The core allegation of the Keating Five affair is that Keating had made contributions of about $1.3 million to various U.S. Senators, and he called on those Senators to help him resist regulators. The regulators backed off, to later disastrous consequences. In 1991, the Senate Ethics Committee found that McCain had exercised "poor judgment" for meeting with federal regulators on Keating's behalf. Others members of the Keating Five were found to have acted improperly. Many independent observers thought all five got off lightly, especially McCain, who had far closer ties to Keating than the others:

McCain was the closest socially to Keating of the five senators.... Between 1982 and 1987, McCain had received $112,000 in political contributions from Keating and his associates. In addition, McCain's wife Cindy McCain and her father Jim Hensley had invested $359,100 in a Keating shopping center in April 1986, a year before McCain met with the regulators. McCain, his family, and their baby-sitter had made nine trips at Keating's expense, sometimes aboard Keating's jet. Three of the trips were made during vacations to Keating's opulent Bahamas retreat at Cat Cay.

McCain acted unethically back then and he is acting unethically today with his dishonest and dishonorable campaign. McCain sided with his fat cat contributors back then, and he's doing it again today. McCain's incredibly close ties with Keating foreshadow his incredibly close ties with lobbyists today, especially with the oil industry, whose polluting policies McCain flip-flopped to embrace this year and whose lobbyists McCain now has running his campaign.


A personal note: As Washington Mutual goes on the auction block today, I'd like to tie that back to the Keating Five S&L scandal, if as an "older american" I can remember the sequence. In 1987, I funded a small IRA account with Citicorp. As the S&L scandals grew, many S&L's (not just Lincoln) failed. Many others were merged with larger banks, just as is happening today. These failures were so numerous that for years there was a special line on federal tax returns allowing deductions for depositor savings you might have lost during the S&L shake-out.

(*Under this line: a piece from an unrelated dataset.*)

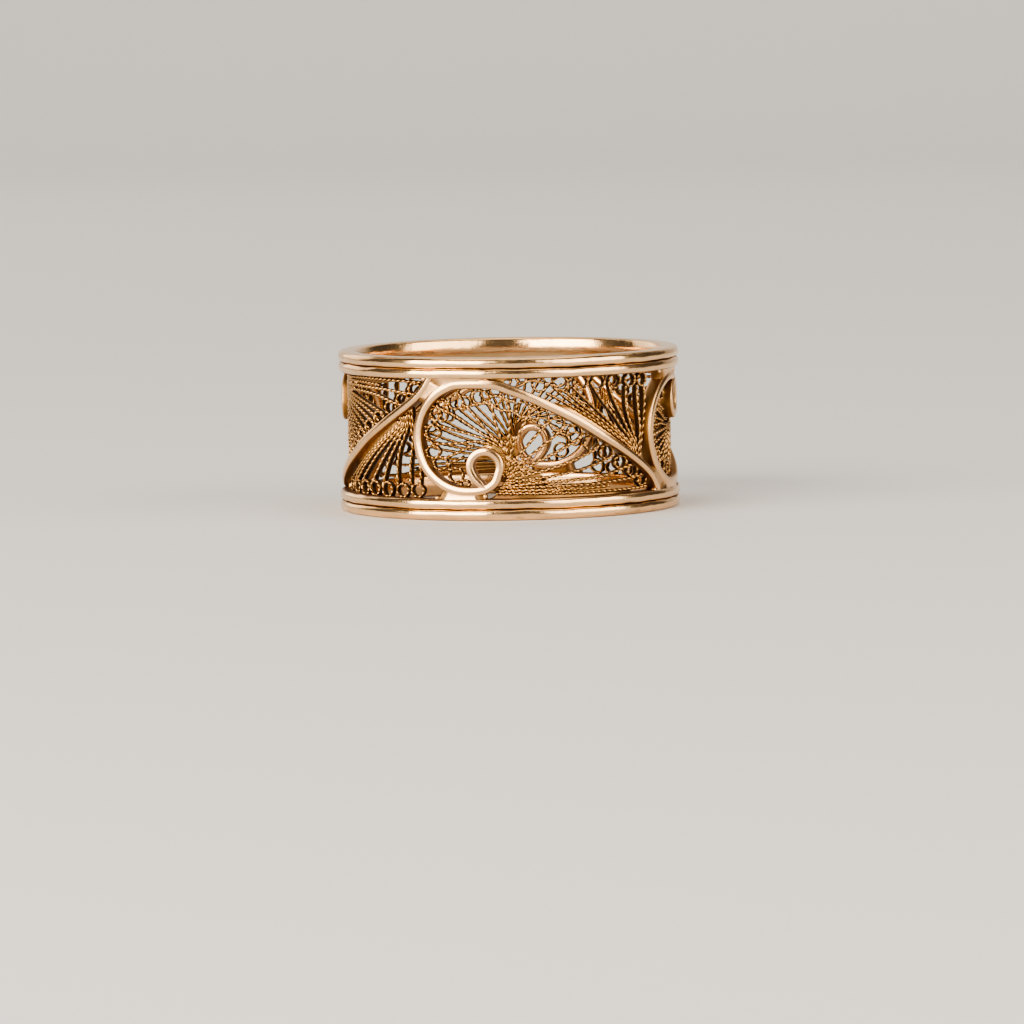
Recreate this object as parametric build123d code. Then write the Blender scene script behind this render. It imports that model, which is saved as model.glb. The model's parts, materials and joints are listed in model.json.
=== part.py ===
from build123d import *
from collections import namedtuple
import math
import os

# Filigree openwork ring, lying on its side, in millimetres
#
# The finger hole runs along Z. The origin is the middle of the lower rim's resting face, and the panel
# whose scroll stands upright faces -Y. Rims, scroll ribbons and pierced fill are soldered into one solid.

# Driving sizes

BORE_RADIUS = 8.75  # the finger hole
BAND_WIDTH = 9.2  # from one resting face to the other
RIM_DEPTH = 1.05  # from the bore to the crown of a rim wire
RIM_WIRE_WIDTH = 0.61  # one half-round wire of a rim, along Z
RIM_WIRES = 2  # half-round wires side by side in each rim
RIM_WIRE_CROWN = 0.26  # how far the round front of a rim wire stands out
RIBBON_WIDTH = 0.44  # scroll ribbon, across its face
RIBBON_BACK_STEP = 0.05  # from the bore out to the ribbon's back edge
RIBBON_FACE_STEP = 0.13  # from the rims' crown down to the ribbon's face
FILL_BACK_STEP = 0.2  # from the bore out to the back of the pierced fill
FILL_THICKNESS = 0.32
FILL_SEAT = 0.15  # how far the fill runs into each rim
WEB_WIDTH = 0.22  # the wire left standing between two gaps
EYE_RADIUS = 0.3  # inside of a small wire eye
UNIT_PAIRS = 2  # an upright scroll and an upside-down one make a pair
RIBBON_STATIONS = 40  # places along a ribbon where it is set square to the band

# Sizes that follow from them

CROWN_RADIUS = BORE_RADIUS + RIM_DEPTH
RIM_HEIGHT = RIM_WIRES * RIM_WIRE_WIDTH
WINDOW_HALF = BAND_WIDTH / 2 - RIM_HEIGHT
RIBBON_BACK = BORE_RADIUS + RIBBON_BACK_STEP
RIBBON_FACE = CROWN_RADIUS - RIBBON_FACE_STEP
FILL_BACK = BORE_RADIUS + FILL_BACK_STEP
FILL_FACE = FILL_BACK + FILL_THICKNESS
FILL_MIDDLE = (FILL_BACK + FILL_FACE) / 2
UNIT_COUNT = 2 * UNIT_PAIRS
UNIT_ANGLE = 360 / UNIT_COUNT
UNIT_ARC = math.radians(UNIT_ANGLE) * FILL_MIDDLE

# The openwork of one unit, charted flat
#
# u is a share of one unit's arc, from the middle of the front panel towards the next unit. v is a share of
# the window's half height, from the band's middle plane towards the upper rim.

Bend = namedtuple("Bend", "u v radius_u radius_v start end")
Point = namedtuple("Point", "u v")
Spoke = namedtuple("Spoke", "outer_u outer_v middle_u middle_v inner_u inner_v")

# The ribbon: its curl, the foot that leaves it, the round bowl and the long sweep. Angles in degrees.
CURL = Bend(u=-0.097, v=-0.45, radius_u=0.058, radius_v=0.25, start=232, end=-55)
FOOT = [Point(-0.100, -0.81), Point(-0.135, -0.89)]
BOWL = Bend(u=-0.163, v=0.02, radius_u=0.203, radius_v=0.95, start=-102, end=-262)
SWEEP = [
    Point(-0.050, 0.94),
    Point(0.033, 0.79),
    Point(0.130, 0.585),
    Point(0.250, 0.29),
    Point(0.360, 0.02),
    Point(0.455, -0.22),
    Point(0.552, -0.47),
    Point(0.640, -0.72),
    Point(0.690, -0.94),
]
BEND_STEP = 24  # degrees between two points taken along a bend

# Twisted wires of the scroll's fan, from the bowl's foot over the top and along the sweep
SCROLL_SPOKES = [
    Spoke(-0.275, -0.31, -0.214, -0.23, -0.179, -0.165),
    Spoke(-0.310, -0.08, -0.234, -0.075, -0.176, -0.065),
    Spoke(-0.290, 0.21, -0.214, 0.14, -0.137, 0.065),
    Spoke(-0.240, 0.43, -0.169, 0.26, -0.098, 0.065),
    Spoke(-0.165, 0.52, -0.120, 0.295, -0.080, 0.075),
    Spoke(-0.070, 0.56, -0.057, 0.295, -0.040, 0.06),
    Spoke(0.000, 0.52, 0.002, 0.22, -0.010, -0.05),
    Spoke(0.083, 0.37, 0.042, 0.12, 0.009, -0.16),
    Spoke(0.138, 0.18, 0.084, -0.06, 0.040, -0.28),
    Spoke(0.220, 0.12, 0.143, -0.12, 0.070, -0.34),
    Spoke(0.292, -0.03, 0.188, -0.25, 0.095, -0.44),
    Spoke(0.365, -0.23, 0.234, -0.44, 0.128, -0.565),
    Spoke(0.440, -0.40, 0.300, -0.55, 0.178, -0.65),
]

# Eyes of the scroll's fan
SCROLL_EYES = [
    Point(-0.211, -0.61),
    Point(-0.318, -0.24),
    Point(-0.315, 0.09),
    Point(-0.214, 0.64),
    Point(0.052, 0.60),
    Point(0.345, -0.10),
]

# Twisted wires of the corner's fan, above the sweep, from its start to the next unit's bowl
CORNER_SPOKES = [
    Spoke(0.160, 0.85, 0.205, 0.69, 0.250, 0.53),
    Spoke(0.225, 0.76, 0.278, 0.61, 0.330, 0.455),
    Spoke(0.283, 0.74, 0.338, 0.54, 0.390, 0.36),
    Spoke(0.351, 0.75, 0.396, 0.515, 0.450, 0.27),
    Spoke(0.432, 0.75, 0.458, 0.47, 0.490, 0.19),
    Spoke(0.513, 0.75, 0.517, 0.44, 0.530, 0.12),
    Spoke(0.582, 0.75, 0.583, 0.44, 0.592, 0.14),
    Spoke(0.667, 0.80, 0.640, 0.50, 0.625, 0.20),
]

# Eyes in a row under the upper rim
CORNER_EYES = [Point(0.205, 0.89), Point(0.292, 0.89), Point(0.374, 0.89), Point(0.455, 0.89)]


def along_bend(bend):
    """Chart points along a bend, from its start angle down to its end angle."""
    steps = math.ceil((bend.start - bend.end) / BEND_STEP)
    points = []
    for step in range(steps + 1):
        turn = math.radians(bend.start + (bend.end - bend.start) * step / steps)
        u = bend.u + bend.radius_u * math.cos(turn)
        v = bend.v + bend.radius_v * math.sin(turn)
        points.append(Point(u, v))
    return points


def wrapped(chart_point, radius):
    """A flat chart point, in millimetres, laid round the band at the given radius."""
    turn = math.radians(chart_point.X / UNIT_ARC * UNIT_ANGLE)
    return Vector(radius * math.sin(turn), -radius * math.cos(turn), chart_point.Y)


def ribbon():
    """One scroll ribbon: a flat wire on edge that follows the band's curve."""
    route = along_bend(CURL) + FOOT + along_bend(BOWL) + SWEEP
    flat = Spline([(p.u * UNIT_ARC, p.v * WINDOW_HALF, 0) for p in route])
    chart = [flat @ (station / RIBBON_STATIONS) for station in range(RIBBON_STATIONS + 1)]
    back = Spline([wrapped(point, RIBBON_BACK) for point in chart])
    face = Spline([wrapped(point, RIBBON_FACE) for point in chart])
    depth = RIBBON_FACE - RIBBON_BACK
    start = Plane(origin=back @ 0, x_dir=(face @ 0) - (back @ 0), z_dir=back % 0)
    section = start * Pos(depth / 2, 0) * Rectangle(depth, RIBBON_WIDTH)
    return sweep(section, path=back, binormal=face)


def rim():
    """The upper rim: half-round wires side by side, flat on the finger's side."""
    top = WINDOW_HALF + RIM_HEIGHT
    shoulder = CROWN_RADIUS - RIM_WIRE_CROWN
    lines = [
        Line((shoulder, top), (BORE_RADIUS, top)),
        Line((BORE_RADIUS, top), (BORE_RADIUS, WINDOW_HALF)),
        Line((BORE_RADIUS, WINDOW_HALF), (shoulder, WINDOW_HALF)),
    ]
    for wire in range(RIM_WIRES):
        low = WINDOW_HALF + wire * RIM_WIRE_WIDTH
        high = low + RIM_WIRE_WIDTH
        lines.append(ThreePointArc((shoulder, low), (CROWN_RADIUS, (low + high) / 2), (shoulder, high)))
    return revolve(make_face(Plane.XZ * Wire(lines)), Axis.Z)


def fill():
    """The thin wall between the rims that the gaps are cut through."""
    height = 2 * (WINDOW_HALF + FILL_SEAT)
    return Cylinder(FILL_FACE, height) - Cylinder(FILL_BACK, height)


def through(u, sketch):
    """A cutter that runs straight out from the axis at chart place u, with the outline of a flat sketch."""
    turn = math.radians(u * UNIT_ANGLE)
    outward = Vector(math.sin(turn), -math.cos(turn), 0)
    across = Vector(math.cos(turn), math.sin(turn), 0)
    inside = Plane(origin=outward * (BORE_RADIUS / 2), x_dir=across, z_dir=outward)
    return extrude(inside * sketch, amount=BORE_RADIUS)


def gap(outline):
    """A cutter for a gap whose corners are chart points."""
    middle = sum(p.u for p in outline) / len(outline)
    corners = []
    for p in outline:
        turn = math.radians((p.u - middle) * UNIT_ANGLE)
        corners.append((FILL_MIDDLE * math.sin(turn), p.v * WINDOW_HALF))
    return through(middle, make_face(Polyline(corners, close=True)))


def eye(centre, half_across, half_up):
    """A cutter for a round or oval eye."""
    return through(centre.u, Pos(0, centre.v * WINDOW_HALF) * Ellipse(half_across, half_up))


def towards(a, b, distance):
    """The chart point that lies the given distance from a on the way to b, at most half way."""
    length = math.hypot((b.u - a.u) * UNIT_ARC, (b.v - a.v) * WINDOW_HALF)
    share = min(distance / length, 0.5)
    return Point(a.u + (b.u - a.u) * share, a.v + (b.v - a.v) * share)


def along_spoke(spoke):
    """The three chart points of a spoke, outer end first."""
    return [
        Point(spoke.outer_u, spoke.outer_v),
        Point(spoke.middle_u, spoke.middle_v),
        Point(spoke.inner_u, spoke.inner_v),
    ]


def gaps_between(spokes):
    """Cutters for the gaps between neighbouring spokes, each half a web clear of both."""
    cutters = []
    for left, right in zip(spokes, spokes[1:]):
        pairs = list(zip(along_spoke(left), along_spoke(right)))
        near = [towards(a, b, WEB_WIDTH / 2) for a, b in pairs]
        far = [towards(b, a, WEB_WIDTH / 2) for a, b in pairs]
        cutters.append(gap(near + far[::-1]))
    return cutters


def unit_gaps():
    """Cutters for everything that is open in one upright unit's fill."""
    cutters = gaps_between(SCROLL_SPOKES) + gaps_between(CORNER_SPOKES)
    cutters += [eye(centre, EYE_RADIUS, EYE_RADIUS) for centre in SCROLL_EYES + CORNER_EYES]
    # the curl's eye is cut out to the middle of the ribbon, which then lines it
    cutters.append(eye(CURL, CURL.radius_u * UNIT_ARC, CURL.radius_v * WINDOW_HALF))
    return cutters


def around(pieces):
    """Copies of one unit's pieces round the band, every second unit upside down."""
    copies = []
    for unit in range(UNIT_COUNT):
        for piece in pieces:
            copy = mirror(piece, about=Plane.XY) if unit % 2 else piece
            copies.append(Rot(0, 0, unit * UNIT_ANGLE) * copy)
    return copies


def filigree_ring():
    """The whole soldered ring, lying on its lower rim."""
    upper = rim()
    pierced = fill() - around(unit_gaps())
    ring = pierced + [upper, mirror(upper, about=Plane.XY)] + around([ribbon()])
    return Pos(0, 0, BAND_WIDTH / 2) * ring


os.makedirs("parts", exist_ok=True)
export_step(filigree_ring(), "parts/filigree_ring.step")
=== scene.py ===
"""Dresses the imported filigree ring: polished rims, scroll ribbons, fans of twisted wire and their solder.

Lengths are metres. A place on the band is charted as u, v: u is a share of one unit's quarter turn, from the
middle of the front panel towards the next unit, and v is a share of the window's half height.
"""

from __future__ import annotations

import json
import logging
import math
import random
from bisect import bisect_right
from collections.abc import Callable, Sequence
from dataclasses import dataclass, field
from enum import Enum
from typing import Any, NamedTuple

import bmesh
import bpy
from mathutils import Matrix, Vector

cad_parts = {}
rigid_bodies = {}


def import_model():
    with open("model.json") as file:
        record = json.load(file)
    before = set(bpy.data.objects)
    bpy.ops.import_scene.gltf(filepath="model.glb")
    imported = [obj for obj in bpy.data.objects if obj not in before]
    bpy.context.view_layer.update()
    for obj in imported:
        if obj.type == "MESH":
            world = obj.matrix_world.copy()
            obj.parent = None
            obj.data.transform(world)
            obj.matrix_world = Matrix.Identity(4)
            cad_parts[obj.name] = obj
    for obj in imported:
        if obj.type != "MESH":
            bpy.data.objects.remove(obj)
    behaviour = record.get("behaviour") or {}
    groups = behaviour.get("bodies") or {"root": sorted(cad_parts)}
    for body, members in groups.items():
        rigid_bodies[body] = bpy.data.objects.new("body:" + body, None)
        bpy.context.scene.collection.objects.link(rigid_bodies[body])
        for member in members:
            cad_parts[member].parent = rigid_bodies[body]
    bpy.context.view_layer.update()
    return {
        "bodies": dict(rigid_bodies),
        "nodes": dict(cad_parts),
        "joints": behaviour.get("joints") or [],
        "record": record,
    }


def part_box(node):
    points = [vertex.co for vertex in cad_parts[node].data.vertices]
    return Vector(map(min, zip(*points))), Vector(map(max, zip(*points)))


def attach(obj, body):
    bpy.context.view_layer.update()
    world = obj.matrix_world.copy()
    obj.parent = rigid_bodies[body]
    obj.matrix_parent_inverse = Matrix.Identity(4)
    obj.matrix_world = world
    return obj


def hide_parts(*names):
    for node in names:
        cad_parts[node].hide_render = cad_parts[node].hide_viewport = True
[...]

During that time, Citicorp was chopped up and some of its depositor money, including my small IRA account, was absorbed by Great Western Savings. As the S&L debacle wore on, Great Western ended up being gobbled up by Washington Mutual. Right from the start, I never cared for WaMu, mainly because all their local branches were so sleezy. But you know how it goes. An individual pension account can sit there for years. You don't really have any contact with it until you start withdrawing from it. And since moving a pension account is not that simple, I didn't see any real reason to mess with it.

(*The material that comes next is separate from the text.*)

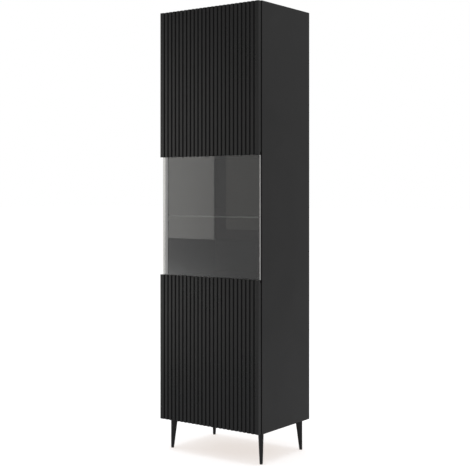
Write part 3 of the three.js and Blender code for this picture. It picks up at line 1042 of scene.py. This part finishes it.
SCREW_INSET = 6 * MM
LEG_CLEARANCE = 16 * MM
for corner in CORNERS:
    low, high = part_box(f"leg_plate_{corner}")
    leg_low, leg_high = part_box(f"leg_{corner}")
    spots = [Vector((x, y, low.z)) for x in (low.x + SCREW_INSET, high.x - SCREW_INSET)
             for y in (low.y + SCREW_INSET, high.y - SCREW_INSET)]
    middle = (leg_low + leg_high) / 2
    clear = [p for p in spots if max(abs(c) for c in (p - middle).xy) > LEG_CLEARANCE]
    screws(f"{corner}_leg_screws", clear, (0, 0, -1), 3.2 * MM, 1.6 * MM)
    print(corner, "leg screws:", len(clear))

# %% Finish for the metal and plastic parts that keep their shape
WELD_DISTANCE = 0.01 * MM
CORNER_ANGLE = math.radians(40)


def refinish(node_name, material, radius):
    """Keeps a piece's shape, softens its corners and gives it a finish."""
    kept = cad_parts[node_name]
    kept.data.materials.clear()
    kept.data.materials.append(material)
    weld = kept.modifiers.new("weld", "WELD")
    weld.merge_threshold = WELD_DISTANCE
    soft = kept.modifiers.new("soft_corners", "BEVEL")
    soft.width, soft.segments, soft.angle_limit = radius, 2, CORNER_ANGLE
    kept.data.shade_smooth()
    even_shading(kept)


for number in range(1, 5):
    for part in ("hinge_plate", "hinge_arm", "hinge_link", "hinge_cup"):
        refinish(f"{part}_{number}", NICKEL, 0.3 * MM)
for which in ("upper", "lower"):
    refinish(f"{which}_latch_body", GREY_PLASTIC, 0.8 * MM)
    refinish(f"{which}_latch_plunger", BLACK_PLASTIC, 0.8 * MM)
refinish("wall_bracket", ZINC, 0.4 * MM)

# %% Screws on the hinges
CUP_SCREWS = (-22.5 * MM, 22.5 * MM)
PLATE_SCREWS = (-18 * MM, 18 * MM)
ARM_SCREWS = (26 * MM, 50 * MM)
PLATE_SCREW_Y = 17 * MM
PLATE_RISE = 2.5 * MM
for number in range(1, 5):
    low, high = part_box(f"hinge_cup_{number}")
    middle = (low + high) / 2
    screws(f"hinge_cup_screws_{number}",
           [(middle.x, high.y, middle.z + dz) for dz in CUP_SCREWS],
           (0, 1, 0), 3.4 * MM, 1.4 * MM, "door")
    low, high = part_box(f"hinge_plate_{number}")
    wing_face = high.x - PLATE_RISE
    middle = (low + high) / 2
    screws(f"hinge_plate_screws_{number}",
           [(wing_face, low.y + PLATE_SCREW_Y, middle.z + dz) for dz in PLATE_SCREWS],
           (-1, 0, 0), 3.6 * MM, 1.6 * MM)
    low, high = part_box(f"hinge_arm_{number}")
    middle = (low + high) / 2
    screws(f"hinge_arm_screws_{number}",
           [(low.x, low.y + dy, middle.z) for dy in ARM_SCREWS],
           (-1, 0, 0), 3.2 * MM, 1.5 * MM)
    print("hinge", number, "height in mm:", round(middle.z / MM))

# %% [markdown]
# ## Shelf pins
#
# A shelf pin is a turned steel peg: a stem in the side board, a thin collar against it and a
# short stub that carries the shelf. Twelve are alike, so a loop places them.

# %% Turned pins
PIN_RADIUS = 2.5 * MM
PIN_DEPTH = 8 * MM
PIN_EDGE = 0.35 * MM
COLLAR_RADIUS = 4.0 * MM
COLLAR_SPAN = (0.3 * MM, 1.5 * MM)


def pin_profile(stub):
    """A stem in the board below zero, a collar, and a stub of the given length."""
    near, far = COLLAR_SPAN
    soft = PIN_EDGE
    return [(0, -PIN_DEPTH), (PIN_RADIUS - soft, -PIN_DEPTH), (PIN_RADIUS, -PIN_DEPTH + soft),
            (PIN_RADIUS, near), (COLLAR_RADIUS - soft, near), (COLLAR_RADIUS, near + soft),
            (COLLAR_RADIUS, far - soft), (COLLAR_RADIUS - soft, far), (PIN_RADIUS, far),
            (PIN_RADIUS, stub - soft), (PIN_RADIUS - soft, stub), (0, stub)]


for shelf in ("lower", "glass", "upper"):
    for end in ("front", "back"):
        for side, sign in (("left", 1), ("right", -1)):
            name = f"{shelf}_shelf_pin_{end}_{side}"
            low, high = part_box(name)
            wall_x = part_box(f"{side}_side_panel")[1 if side == "left" else 0].x
            stub = (high.x - wall_x) if side == "left" else (wall_x - low.x)
            middle = (low + high) / 2
            bm = aim(lathe(pin_profile(stub), 28), (wall_x, middle.y, middle.z), (sign, 0, 0))
            finish_piece(f"{shelf}_pin_{end}_{side}", bm, "carcass", NICKEL,
                         [name])
    print(shelf, "shelf pins at height in mm:", round(middle.z / MM))

# %% [markdown]
# ## The back panel and its nails
#
# The hardboard is held by small flat-headed nails about every 15 cm round its edge and
# along the fixed shelves. The panel has two finishes: lacquer on the face that looks into
# the cabinet, raw fibre on the rest.

# %% Hardboard
BACK_BEVEL = 0.3 * MM
low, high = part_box("back_panel")
back_bm = rounded_box(low, high, BACK_BEVEL)
for face in back_bm.faces:
    face.material_index = 0 if face.normal.y < -FLAT else 1
finish_piece("hardboard_back", back_bm, "carcass",
             [LACQUERED_HARDBOARD, RAW_HARDBOARD], ["back_panel"])
print("hardboard thickness in mm:", round((high.y - low.y) / MM, 1))

# %% Nails
NAIL_STEP = 0.15
NAIL_INSET = 4 * MM
NAIL_MARGIN = 10 * MM
NAIL_PROFILE = in_mm((0, -1), (1.9, -1), (1.9, -0.12), (1.6, 0), (0, 0))
nail_places = []
for name in ("bottom_panel", "lower_fixed_shelf", "upper_fixed_shelf", "top_panel"):
    row_low, row_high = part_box(name)
    z = (row_low.z + row_high.z) / 2
    count = round((high.x - low.x) / NAIL_STEP)
    for i in range(1, count):
        nail_places.append((low.x + (high.x - low.x) * i / count, z))
uprights = round((high.z - low.z) / NAIL_STEP)
for i in range(uprights + 1):
    z = low.z + NAIL_MARGIN + (high.z - low.z - 2 * NAIL_MARGIN) * i / uprights
    nail_places += [(low.x + NAIL_INSET, z), (high.x - NAIL_INSET, z)]
nails = [aim(lathe(NAIL_PROFILE, 14), (x, high.y, z), (0, 1, 0)) for x, z in nail_places]
finish_piece("back_nails", together(nails), "carcass", ZINC)
print("back nails:", len(nail_places))

# %% [markdown]
# ## Small fittings
#
# Clips hold the pane in its rebates. Soft dots on the side board stop the door from
# knocking. Cam locks pull the boards together, each under a thin plastic cover, and screws
# hold the latches and the wall bracket. Each is placed from the piece it belongs to.

# %% Clips that hold the pane
CLIP_THICK = 1.4 * MM
CLIP_HALF = 7 * MM
CLIP_ON_PANEL = 26 * MM
CLIP_ON_PANE = 8 * MM
CLIP_SCREW = 19 * MM
CLIP_SPACING = 150 * MM
CLIP_GAP = 0.15 * MM
CLIP_RADIUS = 0.5 * MM
lower_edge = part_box("lower_ribbed_panel")[1].z
upper_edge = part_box("upper_ribbed_panel")[0].z
near = pane_high.y + CLIP_GAP
far = near + CLIP_THICK
clips, clip_screws = [], []
for sign, edge_z in ((-1, lower_edge), (1, upper_edge)):
    bottom, top = sorted((edge_z + sign * CLIP_ON_PANEL, edge_z - sign * CLIP_ON_PANE))
    for x in (-CLIP_SPACING, 0, CLIP_SPACING):
        clips.append(rounded_box((x - CLIP_HALF, near, bottom), (x + CLIP_HALF, far, top),
                                 CLIP_RADIUS))
        clip_screws.append((x, far, edge_z + sign * CLIP_SCREW))
finish_piece("pane_clips", together(clips), "door", BLACK_PLASTIC)
screws("pane_clip_screws", clip_screws, (0, 1, 0), 3.0 * MM, 1.0 * MM, "door")
print("pane clips:", len(clips))

# %% Dots that soften the door's closing
DOT_PROFILE = in_mm((0, 0), (4, 0), (3.9, 0.9), (3.2, 1.7), (1.8, 2.1), (0, 2.2))
DOT_INSET = 9 * MM
DOT_MARGIN = 40 * MM
side_low, side_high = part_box("left_side_panel")
dot_heights = (side_low.z + DOT_MARGIN, lower_edge - DOT_MARGIN, upper_edge + DOT_MARGIN,
               side_high.z - DOT_MARGIN)
dots = [aim(lathe(DOT_PROFILE, 24), (side_low.x + DOT_INSET, side_low.y, z), (0, -1, 0))
        for z in dot_heights]
finish_piece("bumper_dots", together(dots), "carcass", SOFT_BUMPER, smooth=60)
print("bumper dots:", len(dots))

# %% Covers over the cam locks
COVER_PROFILE = in_mm((0, 0), (8.5, 0), (8.2, 0.8), (7.3, 1.1), (0, 1.1))
COVER_FROM_SIDE = 34 * MM
COVER_FROM_EDGE = 50 * MM
inner_left, inner_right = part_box("left_side_panel")[1].x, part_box("right_side_panel")[0].x
covers = []
for board in ("top_panel", "upper_fixed_shelf", "lower_fixed_shelf", "bottom_panel"):
    low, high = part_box(board)
    for x in (inner_left + COVER_FROM_SIDE, inner_right - COVER_FROM_SIDE):
        for y in (low.y + COVER_FROM_EDGE, high.y - COVER_FROM_EDGE):
            covers.append(aim(lathe(COVER_PROFILE, 28), (x, y, low.z), (0, 0, -1)))
finish_piece("cam_covers", together(covers), "carcass", BLACK_PLASTIC)
print("cam covers:", len(covers))

# %% Screws on the latches and the wall bracket
LATCH_SCREW_INSET = 12 * MM
BRACKET_SHEET = 2 * MM
BRACKET_SCREW_Y = 9 * MM
BRACKET_SCREWS = (-11 * MM, 11 * MM)
WALL_SCREW_Z = 11 * MM
for which, facing in (("upper", -1), ("lower", 1)):
    low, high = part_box(f"{which}_latch_body")
    z = low.z if facing < 0 else high.z
    middle_x = (low.x + high.x) / 2
    places = [(middle_x, y, z) for y in (low.y + LATCH_SCREW_INSET, high.y - LATCH_SCREW_INSET)]
    screws(f"{which}_latch_screws", places, (0, 0, facing), 3.0 * MM, 1.3 * MM)
low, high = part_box("wall_bracket")
places = [(x, low.y + BRACKET_SCREW_Y, high.z - BRACKET_SHEET) for x in BRACKET_SCREWS]
screws("bracket_screws", places, (0, 0, -1), 3.4 * MM, 1.6 * MM)
wall_screw = (0, high.y - BRACKET_SHEET, low.z + WALL_SCREW_Z)
screws("bracket_wall_screw", [wall_screw], (0, -1, 0), 4.2 * MM, 2.2 * MM)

So here I am today, looking at my Washington Mutual account and wondering if it will make it through yet another merger or if this time I will get stung. I think it'll be fine because it doesn't exceed FDIC limits, and at this point the FDIC reserves are still adequate. But I'm very worried what will happen when the FDIC reserves are simply gone. It won't take too many more bank failures for that to happen. $50Billion is chump-change these days.

And I don't think simply printing more treasury securities is going to fool anybody either. It will add to our already scary inflation. People needed a wheelbarrow full of money to buy a loaf of bread in Germany in the 1930's. And we all know where that led.


Fran said...

Oddly enough, in the last few months, I have been receiving WAMU solicitations every week. I've never been a customer, never felt compelled to, but now here they are in ruins of sort. I do think we are just seeing the beginning, because if all these major companies are in meltdown mode, you just know there will be repercussions, a trickle down & out effect.
It is most important for us to remember & or learn of McCain's "experience" with finances-tainted.
His fundamentally sound comment just showed us how fundamentally WRONG & out of touch he is.

Still I just posted questions about the whole matter on my blog. To quote the prezzzzident, it seems like *Fuzzy Math* to me.

D.K. Raed said...

One of the reasons I distrusted WaMu was that at every point of contact they were always pushing you to get into their "higher-earning" investments. But they were a little sneaky about it, kind of glossing over the fact that these were not FDIC-insured accts (that's why they paid higher interest). A lot of banks have been doing this for years, but WaMu was especially pushy. I'm glad I always tuned them out.

And of course you are right, the trickle down effect is alive and well. We will all feel this, in ways we've never had to consider before. Ain't fundamentals grand?

Mauigirl said...

As an "older American" I too have a pretty clear remembrance of the Keating Five scandal. We must get this out there and force the mainstream media to refer to it. I hope it can be brought up in one of the debates, somehow. That would be great. I wonder if anyone will have the nerve to ask about it.

Fingers crossed that the FDIC doesn't go down the tubes. I heard on the radio this morning something about it, reassuring people that if they have less than $100k they are covered, and that over the past 75 years since the FDIC has existed, no one has lost a single dollar from an eligible FDIC insured account. Of course, there is always that first time... Let's hope it doesn't come to that!

D.K. Raed said...

It's up to us to make sure people don't forget The Keating Five. It would be a show-stopping debate question -- which is probably why we won't see it asked. Maybe Obama can find a way to insert it into one of his responses.

Unless something changes & stablizes very soon, I think we are looking at a bankrupt FDIC by next year. BTW, I left you an investment advice comment in a post below. I'm down to about a 10% stock position in my pension funds -- a sure sign of a truly scared person.

Mariamariacuchita said...

Thank you for this. I try to catch her show, but was out when this was aired. She is so focused. Wouldn't you love to see Rachel run for something?

Ingrid said...

DK, your personal story ought to be on top. That is the one that shows the practical, actual effect of these things..that was a great 'aside' that shouldn't be an 'aside'..perfect example I should say!


D.K. Raed said...

Didn't mean to ignore you, but got caught up in my own drama ... Rachel has my vote for whatever she might run for.

There I go, burying my lead again! I'll do a future update on how WaMu's takover by JPMorganChase affects me once I know details. I really wonder who is next. This thing is far from over.